DiffSynth is a new Diffusion engine. We have restructured architectures like Text Encoder, UNet, VAE, among others, maintaining compatibility with models from the open-source community while enhancing computational performance. This version is currently in its initial stage, supporting text-to-image and image-to-image functionalities, supporting SD and SDXL architectures. In the future, we plan to develop more interesting features based on this new codebase.
If you only want to use DiffSynth Studio at the Python code level, you just need to install torch (a deep learning framework) and transformers (only used for implementing a tokenizer).

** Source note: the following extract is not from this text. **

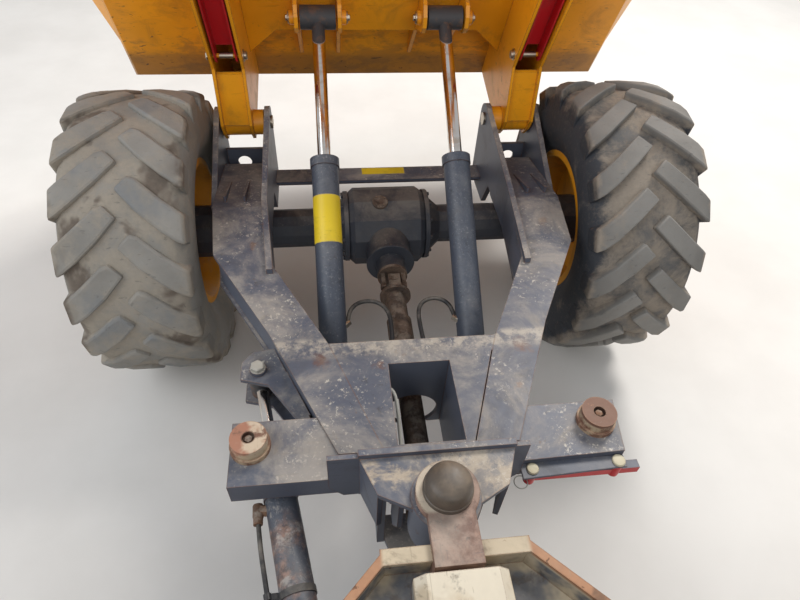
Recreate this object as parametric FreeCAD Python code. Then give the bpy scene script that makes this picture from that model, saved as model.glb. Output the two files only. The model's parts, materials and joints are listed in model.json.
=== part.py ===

pip install torch transformers
If you wish to use the UI, you'll also need to additionally install streamlit
(a web UI framework) and streamlit-drawable-canvas
(used for the image-to-image canvas).
pip install streamlit streamlit-drawable-canvas
Use DiffSynth Studio in Python
from diffsynth.models import ModelManager
from diffsynth.prompts import SDPrompter, SDXLPrompter
from diffsynth.pipelines import SDPipeline, SDXLPipeline
model_manager = ModelManager()
model_manager.load_from_safetensors("xxxxxxxx.safetensors")
prompter = SDPrompter()
pipe = SDPipeline()
prompt = "a girl"
negative_prompt = ""
image = pipe(
model_manager, prompter,
prompt, negative_prompt=negative_prompt,
num_inference_steps=20, height=512, width=512,
)
image.save("image.png")
If you want to use SDXL architecture models, replace SDPrompter
and SDPipeline
with SDXLPrompter
and SDXLPipeline
, respectively.
Of course, you can also use the UI we provide. The UI is simple but may be changed in the future.
python -m streamlit run Diffsynth_Studio.py